··· Data shown ···
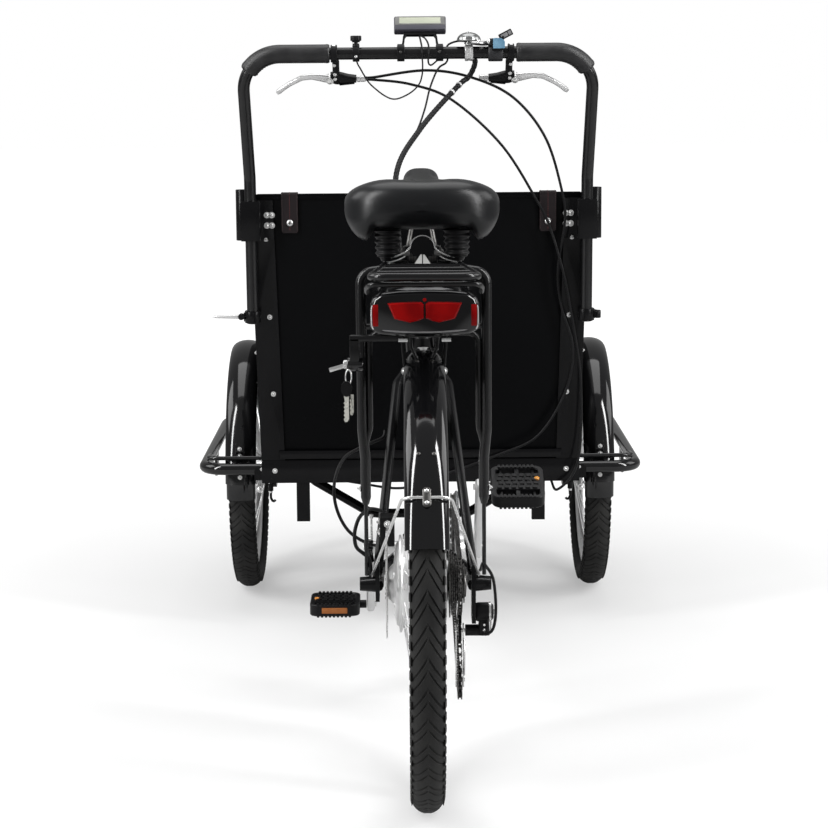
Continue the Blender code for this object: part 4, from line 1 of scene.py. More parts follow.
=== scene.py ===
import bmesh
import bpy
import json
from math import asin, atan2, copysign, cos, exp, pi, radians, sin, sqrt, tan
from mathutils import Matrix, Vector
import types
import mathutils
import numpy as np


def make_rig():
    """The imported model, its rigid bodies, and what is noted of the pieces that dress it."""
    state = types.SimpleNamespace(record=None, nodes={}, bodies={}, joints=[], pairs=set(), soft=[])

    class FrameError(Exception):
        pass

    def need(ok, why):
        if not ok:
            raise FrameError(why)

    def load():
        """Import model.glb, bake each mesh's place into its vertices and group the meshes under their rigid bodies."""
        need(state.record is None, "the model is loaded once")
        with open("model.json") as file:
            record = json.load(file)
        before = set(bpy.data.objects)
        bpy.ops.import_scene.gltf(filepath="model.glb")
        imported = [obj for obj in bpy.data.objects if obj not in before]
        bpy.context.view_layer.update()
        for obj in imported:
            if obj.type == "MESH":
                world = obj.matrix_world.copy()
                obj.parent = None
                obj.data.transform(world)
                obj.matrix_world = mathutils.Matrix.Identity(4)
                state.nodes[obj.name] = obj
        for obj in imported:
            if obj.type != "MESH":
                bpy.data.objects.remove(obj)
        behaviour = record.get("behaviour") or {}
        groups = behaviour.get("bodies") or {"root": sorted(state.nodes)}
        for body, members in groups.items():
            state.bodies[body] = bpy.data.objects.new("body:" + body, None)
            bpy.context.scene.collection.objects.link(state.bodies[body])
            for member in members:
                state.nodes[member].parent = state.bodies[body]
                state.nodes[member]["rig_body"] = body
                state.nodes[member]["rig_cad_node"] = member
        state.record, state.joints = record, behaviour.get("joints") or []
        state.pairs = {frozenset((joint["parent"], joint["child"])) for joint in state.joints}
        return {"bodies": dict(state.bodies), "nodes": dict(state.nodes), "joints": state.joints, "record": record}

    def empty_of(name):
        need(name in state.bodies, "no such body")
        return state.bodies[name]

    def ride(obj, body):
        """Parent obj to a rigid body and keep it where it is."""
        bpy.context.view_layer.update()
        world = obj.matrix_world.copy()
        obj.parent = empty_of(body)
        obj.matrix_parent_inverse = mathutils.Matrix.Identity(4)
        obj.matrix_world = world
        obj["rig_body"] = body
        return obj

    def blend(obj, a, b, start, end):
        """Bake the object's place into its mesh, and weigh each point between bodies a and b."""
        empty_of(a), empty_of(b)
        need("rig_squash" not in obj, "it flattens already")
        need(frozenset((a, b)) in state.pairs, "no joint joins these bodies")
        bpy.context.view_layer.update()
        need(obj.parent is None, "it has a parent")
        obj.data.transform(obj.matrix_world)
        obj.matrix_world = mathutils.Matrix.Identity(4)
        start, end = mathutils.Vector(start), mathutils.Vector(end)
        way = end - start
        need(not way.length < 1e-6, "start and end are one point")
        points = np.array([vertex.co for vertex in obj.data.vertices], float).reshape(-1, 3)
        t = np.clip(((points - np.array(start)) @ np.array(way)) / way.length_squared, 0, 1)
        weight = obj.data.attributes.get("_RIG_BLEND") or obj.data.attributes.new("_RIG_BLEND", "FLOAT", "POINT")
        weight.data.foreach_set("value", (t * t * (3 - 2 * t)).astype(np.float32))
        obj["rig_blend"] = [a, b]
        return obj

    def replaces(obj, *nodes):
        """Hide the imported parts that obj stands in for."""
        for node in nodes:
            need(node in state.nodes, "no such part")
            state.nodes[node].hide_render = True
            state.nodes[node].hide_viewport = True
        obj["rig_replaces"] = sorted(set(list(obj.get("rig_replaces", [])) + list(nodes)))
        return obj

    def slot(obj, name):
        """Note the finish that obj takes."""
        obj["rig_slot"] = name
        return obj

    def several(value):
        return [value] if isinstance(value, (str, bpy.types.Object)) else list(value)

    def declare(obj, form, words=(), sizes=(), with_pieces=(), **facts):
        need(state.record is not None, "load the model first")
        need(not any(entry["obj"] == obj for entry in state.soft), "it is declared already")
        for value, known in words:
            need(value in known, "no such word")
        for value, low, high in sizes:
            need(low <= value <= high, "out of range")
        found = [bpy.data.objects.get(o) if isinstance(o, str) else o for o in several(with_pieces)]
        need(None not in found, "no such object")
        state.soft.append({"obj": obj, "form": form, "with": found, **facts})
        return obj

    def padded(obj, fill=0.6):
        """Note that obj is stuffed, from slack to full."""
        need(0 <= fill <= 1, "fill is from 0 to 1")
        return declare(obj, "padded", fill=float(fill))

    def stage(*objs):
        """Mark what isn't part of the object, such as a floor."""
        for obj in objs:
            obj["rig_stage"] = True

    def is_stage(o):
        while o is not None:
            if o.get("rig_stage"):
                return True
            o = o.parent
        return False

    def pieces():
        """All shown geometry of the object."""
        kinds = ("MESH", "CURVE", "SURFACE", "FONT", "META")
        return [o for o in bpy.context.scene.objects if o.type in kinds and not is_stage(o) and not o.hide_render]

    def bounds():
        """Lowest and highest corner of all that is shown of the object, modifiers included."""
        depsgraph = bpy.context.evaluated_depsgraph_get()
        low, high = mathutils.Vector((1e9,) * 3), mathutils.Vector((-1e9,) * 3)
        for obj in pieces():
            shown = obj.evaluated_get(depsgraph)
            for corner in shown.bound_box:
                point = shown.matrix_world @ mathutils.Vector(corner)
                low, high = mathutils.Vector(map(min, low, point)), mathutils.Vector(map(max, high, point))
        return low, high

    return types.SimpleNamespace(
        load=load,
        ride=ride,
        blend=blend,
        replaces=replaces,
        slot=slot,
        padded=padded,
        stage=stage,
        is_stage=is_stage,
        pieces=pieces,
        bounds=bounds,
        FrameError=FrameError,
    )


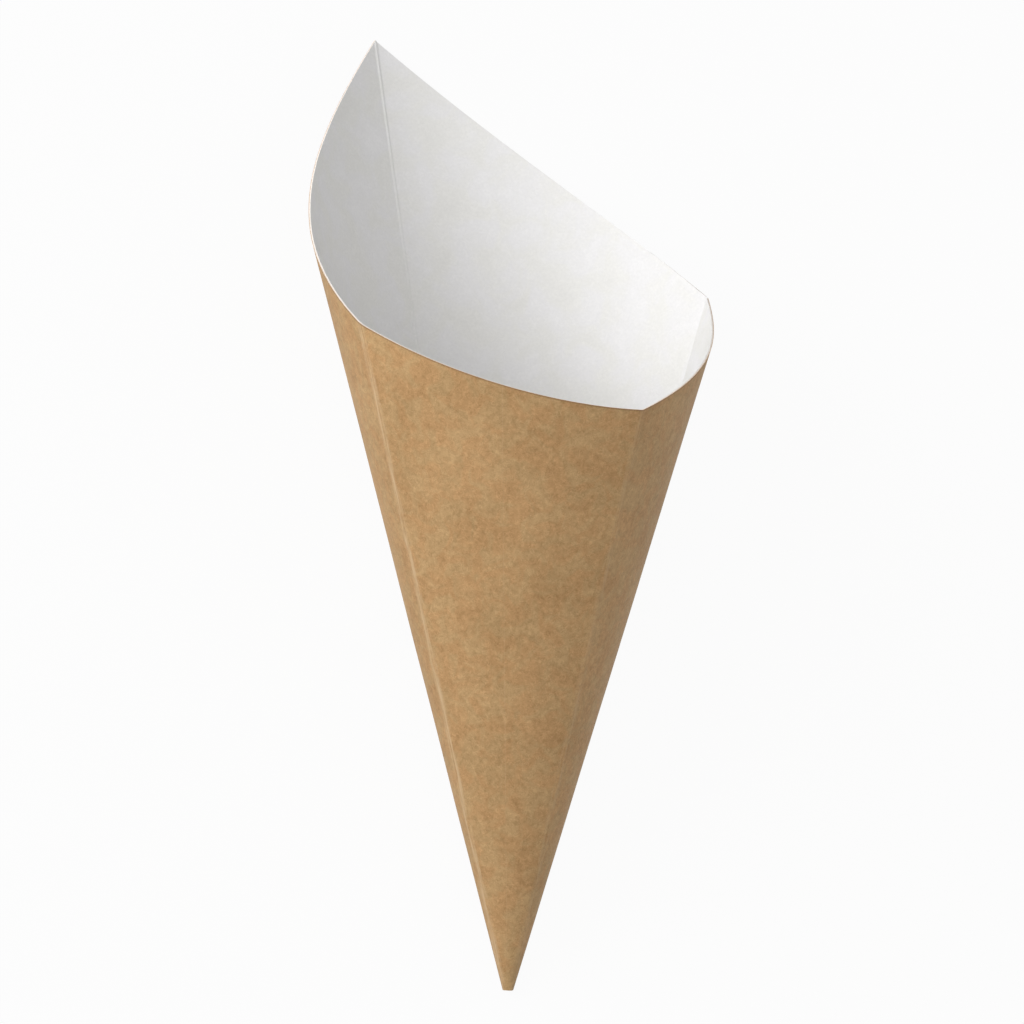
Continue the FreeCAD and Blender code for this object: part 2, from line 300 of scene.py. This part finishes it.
···
Problem requirements:
Word for word, write out all of the data above.

Full output:
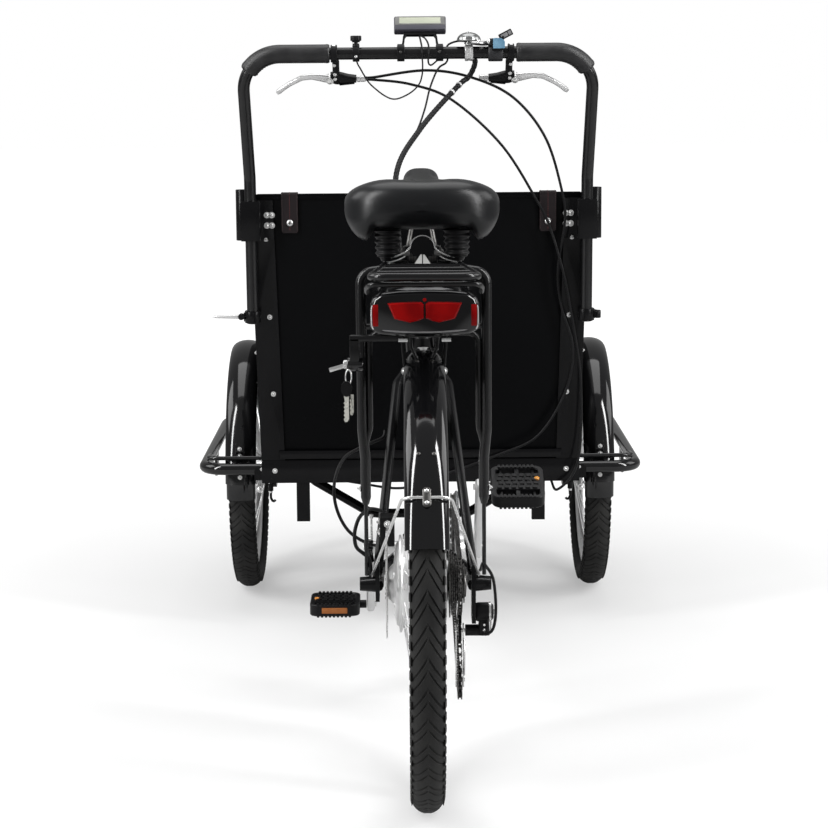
Continue the Blender code for this object: part 4, from line 1 of scene.py. More parts follow.
=== scene.py ===
import bmesh
import bpy
import json
from math import asin, atan2, copysign, cos, exp, pi, radians, sin, sqrt, tan
from mathutils import Matrix, Vector
import types
import mathutils
import numpy as np


def make_rig():
    """The imported model, its rigid bodies, and what is noted of the pieces that dress it."""
    state = types.SimpleNamespace(record=None, nodes={}, bodies={}, joints=[], pairs=set(), soft=[])

    class FrameError(Exception):
        pass

    def need(ok, why):
        if not ok:
            raise FrameError(why)

    def load():
        """Import model.glb, bake each mesh's place into its vertices and group the meshes under their rigid bodies."""
        need(state.record is None, "the model is loaded once")
        with open("model.json") as file:
            record = json.load(file)
        before = set(bpy.data.objects)
        bpy.ops.import_scene.gltf(filepath="model.glb")
        imported = [obj for obj in bpy.data.objects if obj not in before]
        bpy.context.view_layer.update()
        for obj in imported:
            if obj.type == "MESH":
                world = obj.matrix_world.copy()
                obj.parent = None
                obj.data.transform(world)
                obj.matrix_world = mathutils.Matrix.Identity(4)
                state.nodes[obj.name] = obj
        for obj in imported:
            if obj.type != "MESH":
                bpy.data.objects.remove(obj)
        behaviour = record.get("behaviour") or {}
        groups = behaviour.get("bodies") or {"root": sorted(state.nodes)}
        for body, members in groups.items():
            state.bodies[body] = bpy.data.objects.new("body:" + body, None)
            bpy.context.scene.collection.objects.link(state.bodies[body])
            for member in members:
                state.nodes[member].parent = state.bodies[body]
                state.nodes[member]["rig_body"] = body
                state.nodes[member]["rig_cad_node"] = member
        state.record, state.joints = record, behaviour.get("joints") or []
        state.pairs = {frozenset((joint["parent"], joint["child"])) for joint in state.joints}
        return {"bodies": dict(state.bodies), "nodes": dict(state.nodes), "joints": state.joints, "record": record}

    def empty_of(name):
        need(name in state.bodies, "no such body")
        return state.bodies[name]

    def ride(obj, body):
        """Parent obj to a rigid body and keep it where it is."""
        bpy.context.view_layer.update()
        world = obj.matrix_world.copy()
        obj.parent = empty_of(body)
        obj.matrix_parent_inverse = mathutils.Matrix.Identity(4)
        obj.matrix_world = world
        obj["rig_body"] = body
        return obj

    def blend(obj, a, b, start, end):
        """Bake the object's place into its mesh, and weigh each point between bodies a and b."""
        empty_of(a), empty_of(b)
        need("rig_squash" not in obj, "it flattens already")
        need(frozenset((a, b)) in state.pairs, "no joint joins these bodies")
        bpy.context.view_layer.update()
        need(obj.parent is None, "it has a parent")
        obj.data.transform(obj.matrix_world)
        obj.matrix_world = mathutils.Matrix.Identity(4)
        start, end = mathutils.Vector(start), mathutils.Vector(end)
        way = end - start
        need(not way.length < 1e-6, "start and end are one point")
        points = np.array([vertex.co for vertex in obj.data.vertices], float).reshape(-1, 3)
        t = np.clip(((points - np.array(start)) @ np.array(way)) / way.length_squared, 0, 1)
        weight = obj.data.attributes.get("_RIG_BLEND") or obj.data.attributes.new("_RIG_BLEND", "FLOAT", "POINT")
        weight.data.foreach_set("value", (t * t * (3 - 2 * t)).astype(np.float32))
        obj["rig_blend"] = [a, b]
        return obj

    def replaces(obj, *nodes):
        """Hide the imported parts that obj stands in for."""
        for node in nodes:
            need(node in state.nodes, "no such part")
            state.nodes[node].hide_render = True
            state.nodes[node].hide_viewport = True
        obj["rig_replaces"] = sorted(set(list(obj.get("rig_replaces", [])) + list(nodes)))
        return obj

    def slot(obj, name):
        """Note the finish that obj takes."""
        obj["rig_slot"] = name
        return obj

    def several(value):
        return [value] if isinstance(value, (str, bpy.types.Object)) else list(value)

    def declare(obj, form, words=(), sizes=(), with_pieces=(), **facts):
        need(state.record is not None, "load the model first")
        need(not any(entry["obj"] == obj for entry in state.soft), "it is declared already")
        for value, known in words:
            need(value in known, "no such word")
        for value, low, high in sizes:
            need(low <= value <= high, "out of range")
        found = [bpy.data.objects.get(o) if isinstance(o, str) else o for o in several(with_pieces)]
        need(None not in found, "no such object")
        state.soft.append({"obj": obj, "form": form, "with": found, **facts})
        return obj

    def padded(obj, fill=0.6):
        """Note that obj is stuffed, from slack to full."""
        need(0 <= fill <= 1, "fill is from 0 to 1")
        return declare(obj, "padded", fill=float(fill))

    def stage(*objs):
        """Mark what isn't part of the object, such as a floor."""
        for obj in objs:
            obj["rig_stage"] = True

    def is_stage(o):
        while o is not None:
            if o.get("rig_stage"):
                return True
            o = o.parent
        return False

    def pieces():
        """All shown geometry of the object."""
        kinds = ("MESH", "CURVE", "SURFACE", "FONT", "META")
        return [o for o in bpy.context.scene.objects if o.type in kinds and not is_stage(o) and not o.hide_render]

    def bounds():
        """Lowest and highest corner of all that is shown of the object, modifiers included."""
        depsgraph = bpy.context.evaluated_depsgraph_get()
        low, high = mathutils.Vector((1e9,) * 3), mathutils.Vector((-1e9,) * 3)
        for obj in pieces():
            shown = obj.evaluated_get(depsgraph)
            for corner in shown.bound_box:
                point = shown.matrix_world @ mathutils.Vector(corner)
                low, high = mathutils.Vector(map(min, low, point)), mathutils.Vector(map(max, high, point))
        return low, high

    return types.SimpleNamespace(
        load=load,
        ride=ride,
        blend=blend,
        replaces=replaces,
        slot=slot,
        padded=padded,
        stage=stage,
        is_stage=is_stage,
        pieces=pieces,
        bounds=bounds,
        FrameError=FrameError,
    )


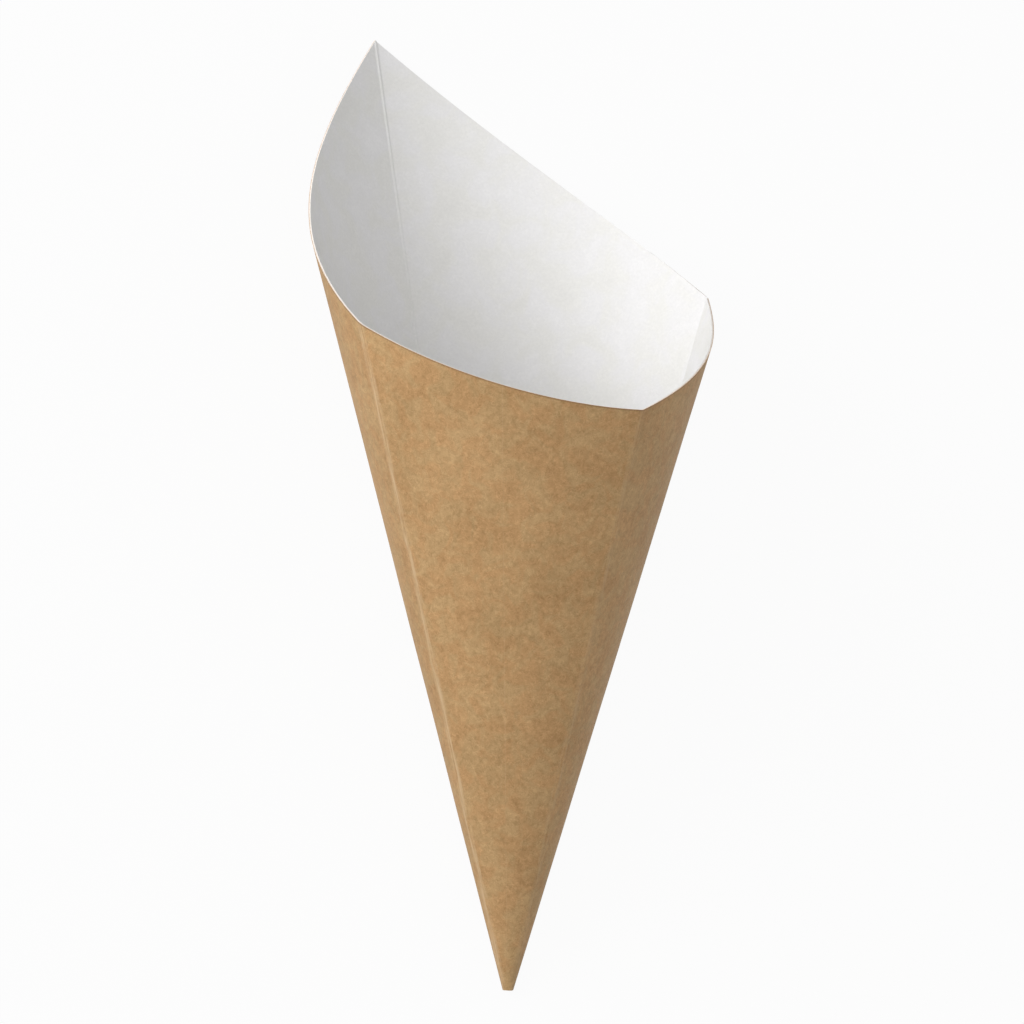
Continue the FreeCAD and Blender code for this object: part 2, from line 300 of scene.py. This part finishes it.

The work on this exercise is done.